-- Begin Dataset content --
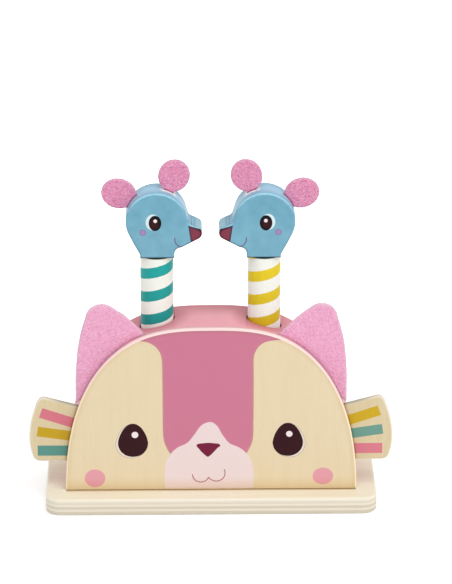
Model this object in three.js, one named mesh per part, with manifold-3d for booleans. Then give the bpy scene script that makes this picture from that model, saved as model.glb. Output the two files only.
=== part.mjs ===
// A wooden pop up toy. A cat's face stands on a base board, and two mice stand in
// holes in the top of its head. A mouse that is pressed down and let go is thrown
// up by a sprung plunger under its peg.
//
// All sizes are in millimetres. The origin is the middle of the base board's
// underside, +Z points up, and the cat looks along -Y.

import * as THREE from "three";
import { mergeVertices } from "three/addons/utils/BufferGeometryUtils.js";
import Module from "manifold-3d";

const wasm = await Module();
wasm.setup();

// Base board, cut from plywood
const boardWidth = 224;
const boardDepth = 78;
const boardThickness = 12;
const boardCornerRadius = 10;
const boardEdgeRadius = 1.6;

// Front panel, the plywood arch that carries the cat's face
const panelWidth = 197;
const panelHeight = 117.5;
const panelThickness = 6;
const panelEdgeRadius = 1.2;

// The arch is a superellipse: one power squares its sides, the other flattens its crown
const archSidePower = 2.93;
const archCrownPower = 2.15;

// Solid block behind the panel, which stands proud of the block by the lip all round
const panelLip = 1;
const blockDepth = 42;
const blockEdgeRadius = 2.2;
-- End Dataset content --
Output all of the material, please, exactly as it stands.

> **Output below**:
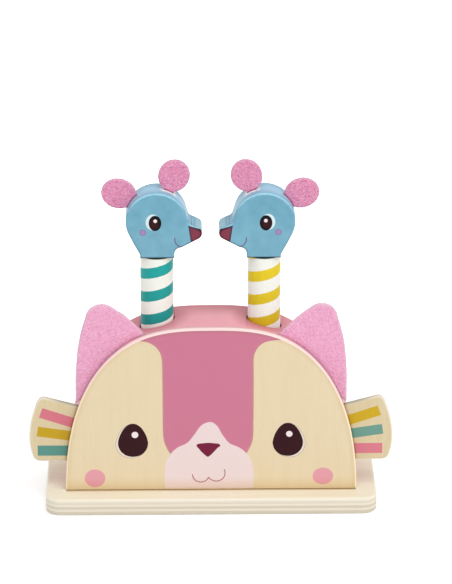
Model this object in three.js, one named mesh per part, with manifold-3d for booleans. Then give the bpy scene script that makes this picture from that model, saved as model.glb. Output the two files only.
=== part.mjs ===
// A wooden pop up toy. A cat's face stands on a base board, and two mice stand in
// holes in the top of its head. A mouse that is pressed down and let go is thrown
// up by a sprung plunger under its peg.
//
// All sizes are in millimetres. The origin is the middle of the base board's
// underside, +Z points up, and the cat looks along -Y.

import * as THREE from "three";
import { mergeVertices } from "three/addons/utils/BufferGeometryUtils.js";
import Module from "manifold-3d";

const wasm = await Module();
wasm.setup();

// Base board, cut from plywood
const boardWidth = 224;
const boardDepth = 78;
const boardThickness = 12;
const boardCornerRadius = 10;
const boardEdgeRadius = 1.6;

// Front panel, the plywood arch that carries the cat's face
const panelWidth = 197;
const panelHeight = 117.5;
const panelThickness = 6;
const panelEdgeRadius = 1.2;

// The arch is a superellipse: one power squares its sides, the other flattens its crown
const archSidePower = 2.93;
const archCrownPower = 2.15;

// Solid block behind the panel, which stands proud of the block by the lip all round
const panelLip = 1;
const blockDepth = 42;
const blockEdgeRadius = 2.2;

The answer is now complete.